For what is a fairly simple DAB+ radio, the Tangent DAB2go presents quite an array of buttonry. But in fact it’s the two top knobs on this beautiful and sturdy radio that do the main work — you might use it for years without touching the 10 studs on the front.
As the name suggests, this is a DAB+ radio happy to play its pristine digital radio stations on either mains power or batteries; none of the latter are provided, but it’ll operate on either alkaline or rechargeables (6 x AA), and can even recharge the latter in situ. (Indeed be very careful not to have alkalines in place with mains power and the charging switch on.)
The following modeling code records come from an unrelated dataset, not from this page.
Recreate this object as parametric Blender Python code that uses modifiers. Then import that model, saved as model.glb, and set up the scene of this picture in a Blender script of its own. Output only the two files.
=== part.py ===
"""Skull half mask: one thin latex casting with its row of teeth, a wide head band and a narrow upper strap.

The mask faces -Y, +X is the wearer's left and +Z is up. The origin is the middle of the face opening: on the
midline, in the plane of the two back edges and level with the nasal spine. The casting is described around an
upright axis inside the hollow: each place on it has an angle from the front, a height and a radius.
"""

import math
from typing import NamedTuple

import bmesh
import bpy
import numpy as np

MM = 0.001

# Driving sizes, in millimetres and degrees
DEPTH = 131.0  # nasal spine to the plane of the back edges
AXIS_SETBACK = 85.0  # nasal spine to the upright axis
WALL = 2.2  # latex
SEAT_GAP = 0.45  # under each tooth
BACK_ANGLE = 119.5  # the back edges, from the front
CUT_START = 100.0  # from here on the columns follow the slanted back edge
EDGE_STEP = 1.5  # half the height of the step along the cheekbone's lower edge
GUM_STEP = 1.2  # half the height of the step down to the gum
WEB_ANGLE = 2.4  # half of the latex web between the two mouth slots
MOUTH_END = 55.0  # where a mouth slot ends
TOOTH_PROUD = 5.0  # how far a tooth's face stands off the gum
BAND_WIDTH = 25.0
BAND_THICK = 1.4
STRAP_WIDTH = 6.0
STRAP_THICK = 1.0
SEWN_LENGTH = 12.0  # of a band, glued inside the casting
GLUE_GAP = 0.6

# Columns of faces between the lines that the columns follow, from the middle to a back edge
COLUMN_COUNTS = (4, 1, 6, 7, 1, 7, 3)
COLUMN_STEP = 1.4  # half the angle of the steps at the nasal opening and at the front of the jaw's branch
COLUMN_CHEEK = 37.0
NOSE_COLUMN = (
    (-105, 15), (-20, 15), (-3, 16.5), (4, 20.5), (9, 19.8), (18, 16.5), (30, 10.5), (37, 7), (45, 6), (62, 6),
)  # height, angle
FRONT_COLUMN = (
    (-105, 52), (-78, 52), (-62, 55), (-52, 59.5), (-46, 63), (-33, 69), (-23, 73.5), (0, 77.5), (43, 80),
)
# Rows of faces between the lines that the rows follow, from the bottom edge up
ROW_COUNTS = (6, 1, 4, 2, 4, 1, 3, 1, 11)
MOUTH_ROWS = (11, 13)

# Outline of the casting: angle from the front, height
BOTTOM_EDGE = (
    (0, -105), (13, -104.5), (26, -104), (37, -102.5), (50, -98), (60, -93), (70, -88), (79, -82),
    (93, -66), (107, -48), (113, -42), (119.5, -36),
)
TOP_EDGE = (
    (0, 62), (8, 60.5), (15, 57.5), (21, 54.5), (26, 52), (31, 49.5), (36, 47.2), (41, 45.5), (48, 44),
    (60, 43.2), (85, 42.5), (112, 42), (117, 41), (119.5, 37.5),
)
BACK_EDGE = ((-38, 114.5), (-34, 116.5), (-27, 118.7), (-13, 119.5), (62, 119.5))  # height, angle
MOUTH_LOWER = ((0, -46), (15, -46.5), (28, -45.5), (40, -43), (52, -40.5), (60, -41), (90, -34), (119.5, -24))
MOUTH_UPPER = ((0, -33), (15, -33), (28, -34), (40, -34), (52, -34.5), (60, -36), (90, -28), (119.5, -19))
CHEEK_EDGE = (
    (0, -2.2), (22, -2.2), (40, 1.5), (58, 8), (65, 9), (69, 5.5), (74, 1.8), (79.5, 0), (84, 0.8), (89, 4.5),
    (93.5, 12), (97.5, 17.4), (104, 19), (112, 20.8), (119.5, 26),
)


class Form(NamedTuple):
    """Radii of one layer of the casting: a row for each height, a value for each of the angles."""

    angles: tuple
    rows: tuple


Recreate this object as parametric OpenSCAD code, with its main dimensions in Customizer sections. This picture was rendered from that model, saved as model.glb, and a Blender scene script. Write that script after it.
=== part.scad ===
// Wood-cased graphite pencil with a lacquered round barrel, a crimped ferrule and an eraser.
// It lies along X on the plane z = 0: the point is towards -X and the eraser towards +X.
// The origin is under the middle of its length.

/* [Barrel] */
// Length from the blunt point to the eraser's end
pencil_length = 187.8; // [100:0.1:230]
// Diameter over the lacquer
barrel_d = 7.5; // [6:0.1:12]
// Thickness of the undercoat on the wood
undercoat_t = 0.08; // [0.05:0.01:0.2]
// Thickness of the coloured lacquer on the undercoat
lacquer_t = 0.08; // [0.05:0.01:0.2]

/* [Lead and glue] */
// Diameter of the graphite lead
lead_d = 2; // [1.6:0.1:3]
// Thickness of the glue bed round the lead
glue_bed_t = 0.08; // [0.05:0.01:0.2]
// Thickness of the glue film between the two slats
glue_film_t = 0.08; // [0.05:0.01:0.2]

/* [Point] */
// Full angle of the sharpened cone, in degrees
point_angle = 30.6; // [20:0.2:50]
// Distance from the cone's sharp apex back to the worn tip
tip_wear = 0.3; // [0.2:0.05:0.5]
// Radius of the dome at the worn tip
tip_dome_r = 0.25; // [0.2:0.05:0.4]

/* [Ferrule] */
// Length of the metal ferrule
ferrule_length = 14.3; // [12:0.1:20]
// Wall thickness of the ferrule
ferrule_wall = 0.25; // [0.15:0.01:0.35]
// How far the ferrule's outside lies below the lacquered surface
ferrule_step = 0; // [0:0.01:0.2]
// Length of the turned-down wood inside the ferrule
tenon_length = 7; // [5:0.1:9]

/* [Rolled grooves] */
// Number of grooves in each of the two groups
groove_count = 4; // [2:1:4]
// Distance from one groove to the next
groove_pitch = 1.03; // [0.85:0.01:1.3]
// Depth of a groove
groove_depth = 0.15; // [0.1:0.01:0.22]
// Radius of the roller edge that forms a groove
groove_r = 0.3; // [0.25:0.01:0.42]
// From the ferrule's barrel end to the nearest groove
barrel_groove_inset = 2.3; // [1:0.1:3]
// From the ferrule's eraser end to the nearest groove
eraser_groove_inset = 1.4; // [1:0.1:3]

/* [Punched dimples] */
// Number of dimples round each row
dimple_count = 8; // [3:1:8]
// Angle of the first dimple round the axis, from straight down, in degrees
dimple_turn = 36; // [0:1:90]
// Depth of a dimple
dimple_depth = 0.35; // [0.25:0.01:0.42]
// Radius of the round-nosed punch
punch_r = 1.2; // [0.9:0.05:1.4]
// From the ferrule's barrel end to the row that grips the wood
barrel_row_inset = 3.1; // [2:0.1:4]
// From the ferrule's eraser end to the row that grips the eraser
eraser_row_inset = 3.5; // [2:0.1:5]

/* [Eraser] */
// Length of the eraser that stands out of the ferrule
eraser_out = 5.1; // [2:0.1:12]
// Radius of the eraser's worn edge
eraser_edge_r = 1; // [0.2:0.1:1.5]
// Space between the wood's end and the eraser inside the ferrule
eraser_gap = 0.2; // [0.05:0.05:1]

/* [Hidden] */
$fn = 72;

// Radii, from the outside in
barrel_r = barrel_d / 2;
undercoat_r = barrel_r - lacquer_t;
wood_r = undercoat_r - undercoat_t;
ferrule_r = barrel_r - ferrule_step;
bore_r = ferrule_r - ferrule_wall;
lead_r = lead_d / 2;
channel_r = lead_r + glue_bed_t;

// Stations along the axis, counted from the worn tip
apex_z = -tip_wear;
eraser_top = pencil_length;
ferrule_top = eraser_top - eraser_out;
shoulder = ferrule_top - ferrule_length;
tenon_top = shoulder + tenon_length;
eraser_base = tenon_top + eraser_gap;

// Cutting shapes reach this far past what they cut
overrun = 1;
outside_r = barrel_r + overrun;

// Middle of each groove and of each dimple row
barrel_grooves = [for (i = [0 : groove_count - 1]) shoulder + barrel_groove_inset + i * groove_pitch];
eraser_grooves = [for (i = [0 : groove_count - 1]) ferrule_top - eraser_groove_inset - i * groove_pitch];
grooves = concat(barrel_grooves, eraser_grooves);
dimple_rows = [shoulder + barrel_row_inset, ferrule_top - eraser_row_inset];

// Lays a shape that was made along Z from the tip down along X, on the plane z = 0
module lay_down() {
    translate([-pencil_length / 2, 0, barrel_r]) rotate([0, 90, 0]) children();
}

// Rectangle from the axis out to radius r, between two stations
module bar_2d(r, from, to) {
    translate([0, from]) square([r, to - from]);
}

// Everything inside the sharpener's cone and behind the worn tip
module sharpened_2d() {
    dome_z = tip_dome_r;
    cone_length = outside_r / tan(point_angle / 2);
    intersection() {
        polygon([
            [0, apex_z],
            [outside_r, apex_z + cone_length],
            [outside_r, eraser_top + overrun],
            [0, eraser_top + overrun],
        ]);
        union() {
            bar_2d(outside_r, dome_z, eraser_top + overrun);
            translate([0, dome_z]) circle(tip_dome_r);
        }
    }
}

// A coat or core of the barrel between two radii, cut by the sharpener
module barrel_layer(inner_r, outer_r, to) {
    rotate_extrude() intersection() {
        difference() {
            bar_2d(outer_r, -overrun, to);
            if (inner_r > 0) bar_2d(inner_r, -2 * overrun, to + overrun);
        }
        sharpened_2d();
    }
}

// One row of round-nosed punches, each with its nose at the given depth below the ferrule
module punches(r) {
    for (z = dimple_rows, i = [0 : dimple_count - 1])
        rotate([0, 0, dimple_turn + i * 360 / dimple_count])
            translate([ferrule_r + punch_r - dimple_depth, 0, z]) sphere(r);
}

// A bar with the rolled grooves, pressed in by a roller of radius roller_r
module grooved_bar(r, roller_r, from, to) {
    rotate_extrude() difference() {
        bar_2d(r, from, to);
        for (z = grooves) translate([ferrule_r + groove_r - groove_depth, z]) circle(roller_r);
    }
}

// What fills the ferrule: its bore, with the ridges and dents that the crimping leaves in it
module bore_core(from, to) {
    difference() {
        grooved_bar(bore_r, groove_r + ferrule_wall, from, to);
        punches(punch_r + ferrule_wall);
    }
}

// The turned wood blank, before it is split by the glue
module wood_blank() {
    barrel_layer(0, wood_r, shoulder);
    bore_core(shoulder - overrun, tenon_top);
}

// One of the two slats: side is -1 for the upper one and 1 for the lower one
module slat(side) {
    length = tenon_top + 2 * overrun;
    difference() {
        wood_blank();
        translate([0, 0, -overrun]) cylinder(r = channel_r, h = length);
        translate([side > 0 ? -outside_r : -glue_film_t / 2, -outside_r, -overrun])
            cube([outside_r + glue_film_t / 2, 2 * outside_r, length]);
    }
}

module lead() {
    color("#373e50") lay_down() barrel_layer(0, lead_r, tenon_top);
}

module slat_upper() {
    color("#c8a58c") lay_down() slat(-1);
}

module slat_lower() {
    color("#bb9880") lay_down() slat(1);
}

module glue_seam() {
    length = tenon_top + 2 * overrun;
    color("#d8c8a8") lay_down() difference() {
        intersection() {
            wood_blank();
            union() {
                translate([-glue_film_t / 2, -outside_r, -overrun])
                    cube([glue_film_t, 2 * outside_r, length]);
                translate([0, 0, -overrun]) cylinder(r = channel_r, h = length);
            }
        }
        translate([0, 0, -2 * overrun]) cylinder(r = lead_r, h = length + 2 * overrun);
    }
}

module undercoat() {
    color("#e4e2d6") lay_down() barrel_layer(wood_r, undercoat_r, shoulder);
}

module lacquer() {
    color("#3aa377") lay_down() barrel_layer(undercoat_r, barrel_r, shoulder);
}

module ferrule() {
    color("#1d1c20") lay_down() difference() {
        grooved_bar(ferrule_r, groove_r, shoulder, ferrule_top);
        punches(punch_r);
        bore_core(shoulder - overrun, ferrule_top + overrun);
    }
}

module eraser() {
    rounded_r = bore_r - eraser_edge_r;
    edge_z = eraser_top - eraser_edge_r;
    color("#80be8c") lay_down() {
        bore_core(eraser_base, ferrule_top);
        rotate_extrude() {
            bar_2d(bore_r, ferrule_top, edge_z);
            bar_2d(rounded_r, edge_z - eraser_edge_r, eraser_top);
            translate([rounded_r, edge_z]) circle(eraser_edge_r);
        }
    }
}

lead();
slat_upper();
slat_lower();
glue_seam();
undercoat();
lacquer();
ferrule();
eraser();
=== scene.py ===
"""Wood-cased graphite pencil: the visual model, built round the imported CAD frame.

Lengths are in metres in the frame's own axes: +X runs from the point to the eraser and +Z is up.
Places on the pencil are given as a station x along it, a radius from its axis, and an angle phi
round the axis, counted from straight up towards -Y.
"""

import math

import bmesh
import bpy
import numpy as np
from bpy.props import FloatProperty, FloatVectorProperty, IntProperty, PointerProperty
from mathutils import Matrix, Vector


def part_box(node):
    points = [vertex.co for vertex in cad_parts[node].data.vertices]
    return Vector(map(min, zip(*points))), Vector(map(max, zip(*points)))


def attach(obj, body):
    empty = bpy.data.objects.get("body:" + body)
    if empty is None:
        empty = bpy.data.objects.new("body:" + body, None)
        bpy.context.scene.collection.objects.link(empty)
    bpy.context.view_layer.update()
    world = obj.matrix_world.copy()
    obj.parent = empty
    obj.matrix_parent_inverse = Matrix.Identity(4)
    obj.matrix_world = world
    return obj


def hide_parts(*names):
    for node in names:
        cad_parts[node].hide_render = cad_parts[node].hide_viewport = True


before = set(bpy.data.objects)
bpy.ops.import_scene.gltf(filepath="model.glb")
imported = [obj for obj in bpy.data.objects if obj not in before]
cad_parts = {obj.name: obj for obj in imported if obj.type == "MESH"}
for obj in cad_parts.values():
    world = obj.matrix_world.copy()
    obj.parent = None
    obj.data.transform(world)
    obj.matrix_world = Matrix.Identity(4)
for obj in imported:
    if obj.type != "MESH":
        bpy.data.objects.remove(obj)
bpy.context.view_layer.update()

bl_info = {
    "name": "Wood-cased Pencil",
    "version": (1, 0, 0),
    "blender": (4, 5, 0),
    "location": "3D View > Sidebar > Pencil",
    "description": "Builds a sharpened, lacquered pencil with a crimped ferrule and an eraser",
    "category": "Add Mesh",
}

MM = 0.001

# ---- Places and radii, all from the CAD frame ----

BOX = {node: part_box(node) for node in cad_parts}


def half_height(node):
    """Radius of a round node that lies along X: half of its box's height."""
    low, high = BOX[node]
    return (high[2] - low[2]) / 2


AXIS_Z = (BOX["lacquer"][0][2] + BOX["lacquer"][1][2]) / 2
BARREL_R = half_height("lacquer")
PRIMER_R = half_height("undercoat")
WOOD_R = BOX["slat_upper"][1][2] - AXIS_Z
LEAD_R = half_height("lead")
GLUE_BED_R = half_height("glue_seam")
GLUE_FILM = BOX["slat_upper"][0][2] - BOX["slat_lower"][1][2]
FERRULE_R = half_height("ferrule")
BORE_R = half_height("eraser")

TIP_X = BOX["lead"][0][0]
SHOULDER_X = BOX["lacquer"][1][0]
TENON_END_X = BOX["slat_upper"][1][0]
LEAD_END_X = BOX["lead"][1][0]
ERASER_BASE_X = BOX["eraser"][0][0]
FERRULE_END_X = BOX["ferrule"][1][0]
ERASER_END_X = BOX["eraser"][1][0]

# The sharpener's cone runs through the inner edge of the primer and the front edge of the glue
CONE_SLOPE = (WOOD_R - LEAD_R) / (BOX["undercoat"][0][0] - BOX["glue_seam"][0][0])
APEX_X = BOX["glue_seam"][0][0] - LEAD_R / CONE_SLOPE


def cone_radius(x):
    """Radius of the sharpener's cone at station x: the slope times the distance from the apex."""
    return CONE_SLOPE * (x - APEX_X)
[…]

After powering up, the DAB2go scans your local airwaves for digital radio stations (cities only in Australia), defaulting to the alphabetical first (2CH in Sydney). The left knob then controls volume (push to toggle power on/off); the right knob selects between stations by name, with push to select. This is intuitive simplicity.
The 10 press studs below are in two rows, the lower five for a fairly measly five presets in either FM or DAB+ mode, the upper including ‘Mode’ to switch between FM and DAB+, ‘Scan’ to rescan (good for finding any new stations and killing dead ones), and ‘Info’, which changes the information shown on the bottom of the two-line display — the default is scrolling text which also pulsates slightly irritatingly; being tech-loving folk we changed this to show the bitrate of each station instead.
There are twin alarms and a top snooze button, with plenty of fine niceties such as a five-position brightness control for the display, separately adjustable for standby or play mode. It’s thoughtful work.
With a single full-range driver here you’d expect sonic limitations, but the quality is actually high, the three-inch paper cone with neodymium magnet and a whole five watts of power managing to give a good light but dynamic thump to bass pedals, and a fine balance between midrange and treble. Some might find the maximum volume of 30 a fraction low, especially for open spaces when ‘onthego’, but this limit does prevent the DAB2go ever slipping into distortion or shriekiness... and at home you could always plug its minijack line-level output into a hi-fi; there’s also a minijack auxiliary input, a headphone output, and a wall-bracket in the box.
With even a bright selection of colours to deck this retro design, we have an unusual lack of criticisms to relate for this fine and enjoyable mains/battery-powered digital radio. And while it’s hardly cheap for what it does, the quality is evident, even grandma will be able to master it, and if the price suits, it comes recommended.